The Chinese government is opening an investigation into Alibaba (AliExpress, Tmall) to see whether the e-commerce giant is abusing its dominant position. Is the Internet empire, which the government itself created, becoming too powerful?
Taking it down a notch
The Chinese competition watchdog fears that Alibaba holds a monopoly position. The government is therefore launching an investigation into the e-commerce player, while sister company Ant Group – mother of the online payment system AliPay – is also being called to account.
The trigger: founder Jack Ma, who openly criticized President Jinping. On the occasion of Ant Group’s planned flotation this autumn, the media savvy Ma stated in a speech that Jinping’s latest strategy is detrimental to innovation.

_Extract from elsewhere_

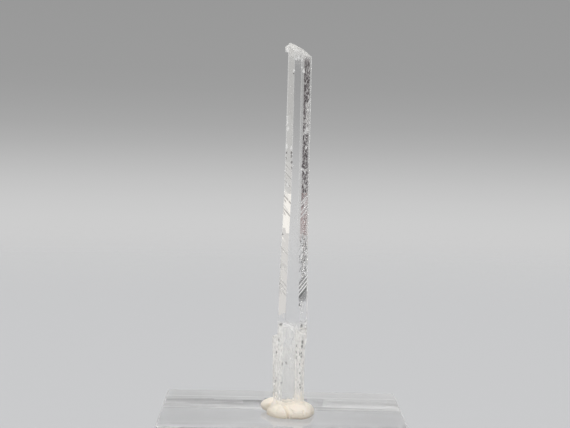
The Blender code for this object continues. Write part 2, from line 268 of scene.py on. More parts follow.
# Where the putty was pinched, in millimetres: the crease's two ends in plan, how deep it is (less
# than 0 is a ridge), its half-width, and the heights between which it runs.
CREASES = (
    ((0.10, -1.70), (0.70, -3.60), 0.26, 0.12, 12.6, 14.6),
    ((0.46, -2.10), (0.98, -3.60), -0.06, 0.13, 12.8, 14.6),
    ((0.84, -2.40), (1.16, -3.40), 0.10, 0.06, 13.35, 14.05),
    ((2.10, -2.40), (2.16, -3.50), 0.08, 0.05, 13.05, 13.75),
    ((-0.75, 0.10), (-2.10, 0.35), 0.18, 0.13, 12.6, 14.6),
    ((-0.20, -1.90), (-0.75, -2.60), 0.05, 0.12, 13.20, 13.90),
)


# Shader helpers -----------------------


class Socket:
    """An output socket that Python's operators extend with Math nodes."""

    def __init__(self, tree, link):
        self.tree = tree
        self.link = link

    def math(self, operation, *others):
        inputs = dict(enumerate((self, *others)))
        return self.tree.node("ShaderNodeMath", dict(operation=operation), inputs)

    def __add__(self, other):
        return self.math("ADD", other)

    __radd__ = __add__

    def __mul__(self, other):
        return self.math("MULTIPLY", other)

    __rmul__ = __mul__

    def __sub__(self, other):
        return self.math("SUBTRACT", other)

    def __rsub__(self, other):
        return self.tree.node("ShaderNodeMath", dict(operation="SUBTRACT"), {0: other, 1: self})

    def __truediv__(self, other):
        return self.math("DIVIDE", other)

    def __pow__(self, other):
        return self.math("POWER", other)

    def at_least(self, other):
        return self.math("MAXIMUM", other)

    def at_most(self, other):
        return self.math("MINIMUM", other)

    def away(self, other):
        """How far the value is from OTHER, to either side."""
        return (self - other).math("ABSOLUTE")

    def step(self, start, end, low=0.0, high=1.0):
        """A smooth ramp from LOW to HIGH as the value goes from START to END."""
        settings = dict(interpolation_type="SMOOTHSTEP")
        inputs = {"Value": self, "From Min": start, "From Max": end, "To Min": low, "To Max": high}
        return self.tree.node("ShaderNodeMapRange", settings, inputs)

    def band(self, low, high, soft):
        """1 between LOW and HIGH, falling to 0 over SOFT on either side."""
        return self.step(low - soft, low) * self.step(high + soft, high)


class Tree:
    """A node tree, with short ways to add nodes to it."""

    def __init__(self, owner):
        owner.use_nodes = True
        self.nodes = owner.node_tree.nodes
        self.links = owner.node_tree.links
        self.nodes.clear()

    def node(self, kind, settings=None, inputs=None, output=0):
        """Add a node of KIND, set SETTINGS, then fill or link INPUTS; gives its OUTPUT."""
        made = self.nodes.new(kind)
        for name, value in (settings or {}).items():
            if name == "stops":
                self.fill_ramp(made.color_ramp, value)
            else:
                setattr(made, name, value)
        for name, value in (inputs or {}).items():
            if isinstance(value, Socket):
                self.links.new(value.link, made.inputs[name])
            else:
                made.inputs[name].default_value = value
        return Socket(self, made.outputs[output]) if made.outputs else None

    @staticmethod
    def fill_ramp(ramp, stops):
        """Give RAMP its grey STOPS, each a place from 0 to 1 and a value."""
        while len(ramp.elements) < len(stops):
            ramp.elements.new(0.5)
        for element, (place, value) in zip(ramp.elements, stops):
            element.position = place
            element.color = (value, value, value, 1.0)

    def mix(self, factor, first, second):
        """A colour between FIRST and SECOND."""
        inputs = {0: factor, 6: first, 7: second}
        return self.node("ShaderNodeMix", dict(data_type="RGBA"), inputs, output=2)

    def place(self):
        """The place on the piece in millimetres, as a vector and as x, y and z."""
        metres = self.node("ShaderNodeTexCoord", None, None, output=3)
        vector = self.node("ShaderNodeVectorMath", dict(operation="SCALE"), {0: metres, "Scale": 1000.0})
        parts = [self.node("ShaderNodeSeparateXYZ", None, {0: vector}, output=i) for i in range(3)]
        return vector, parts

    def stretched(self, vector, scale):
        """VECTOR with each part times SCALE, a triple."""
        return self.node("ShaderNodeVectorMath", dict(operation="MULTIPLY"), {0: vector, 1: scale})

    def noise(self, vector, scale, detail, roughness=0.5):
        inputs = {"Vector": vector, "Scale": scale, "Detail": detail, "Roughness": roughness}
        return self.node("ShaderNodeTexNoise", None, inputs)

    def streaks(self, vector, scale, detail, roughness):
        """Noise that is finer along an axis where SCALE is larger."""
        return self.noise(self.stretched(vector, scale), 1.0, detail, roughness)

    def bump(self, height, distance):
        return self.node("ShaderNodeBump", None, {"Height": height, "Distance": distance})

    def principled(self, **sockets):
        inputs = {name.replace("_", " "): value for name, value in sockets.items()}
        return self.node("ShaderNodeBsdfPrincipled", None, inputs)

    def glass(self, color, ior, normal):
        return self.principled(Base_Color=color, Roughness=0.0, IOR=ior, Transmission_Weight=1.0,
                               Normal=normal)

    def blend(self, share, first, second):
        """A shader between FIRST and SECOND."""
        return self.node("ShaderNodeMixShader", None, {0: share, 1: first, 2: second})

    def finish(self, shader):
        self.node("ShaderNodeOutputMaterial", None, {"Surface": shader})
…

As a result, China blocked the IPO, until Ma got down on his knees last week and offered the government some of the shares – or whatever his country needs. However, the generous offer is said not to have been accepted (yet). Instead, China is now attacking Alibaba and Ant, through brand new anti-monopoly regulations.
Chinese oligopoly escalates
There are also deeper causes behind the conflict: it is true that in China, only three major players control the technology and retail market, with Alibaba and Tencent (WeChat) at the forefront, followed by Google alternative Baidu. Anyone who wants to achieve anything in retail or online in the country is bound to join one of them – which also explains why Western brands are joining forces en masse with Alibaba’s daughter Tmall. Gucci is just the latest example.
“It is clearly an escalation of coordinated efforts to curb Jack Ma’s empire, which symbolised China’s new ‘too-big-to-fail’ entities,” says Chinese researcher Dong Ximiao to Bloomberg. According to him, the Chinese authorities want smaller, less dominant and more compliant companies. After all, with hundreds of millions of users, today’s tech giants have a grip on almost every aspect of daily life in China.
Own creation becomes Icarus
Yet it is surprising that China suddenly wants to curb its technology giants, as it is the very Chinese government that has created the current oligopoly in the country thanks to substantial financial support, regulation to their advantage and state investments. Legislation that excluded foreign companies, for example, was an important incentive for domestic innovation.
As such, the BAT players (Baidu, Alibaba and Tencent) are the Chinese response to the American GAFA (Google, Amazon, Facebook and Apple), and just as the West is now scared of these giants, the Chinese authorities are also scared of their own creation. Although there is a big difference, Bloomberg points out: unlike the Western authorities, the Chinese authorities do have the power to do something about it. If China decides that Jack Ma has flown too close to the sun, it will cut his wings without hesitation.